Face à des prévisions visiblement trop écartées de la réalité, il a évoqué la limite des possibilités dont dispose aujourd'hui le HCFP, qui n'a le choix qu'entre "l'arme nucléaire" de l'argument d'insincérité, susceptible d'entraîner l'inconstitutionnalité d'un projet de loi de finances, ou la simple "sémantique délicate" qui a été largement mise en œuvre, sans être entendue, au cours des dernières années.
Pierre Moscovici a donc plaidé pour une évolution du mandat du Haut Conseil des finances publiques, appelant également à un renforcement de ses moyens, en listant plusieurs scénarios possibles : confier purement et simplement la réalisation des prévisions à l'institution ou, dans une perspective plus limitée, lui confier la responsabilité de rendre un avis contraignant en lui offrant un pouvoir de validation des prévisions. A minima, il a défendu l'introduction d'un mécanisme de "comply or explain", qui obligerait le gouvernement à justifier les prévisions avancées en cas de doutes du Haut Conseil.
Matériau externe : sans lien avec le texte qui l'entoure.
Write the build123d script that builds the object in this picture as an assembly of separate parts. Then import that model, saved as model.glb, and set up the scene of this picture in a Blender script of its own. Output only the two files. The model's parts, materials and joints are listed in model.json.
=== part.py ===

"L'indépendance des prévisions en France doit être mieux garantie" et "c'est le rôle des institutions budgétaires indépendantes, donc en France du HCFP, que de garantir la qualité des prévisions et de les tenir éloignées de ce que j'appellerais l'hubris du politique", a expliqué Pierre Moscovici. Estimant que : "Tant que la prévision sera le seul fait de l'administration, elle sera forcément soumise aux arbitrages gouvernementaux. (...) Il y a fort à parier que si on ne change rien, le risque de recourir à des hypothèses optimistes se répètera à l'avenir."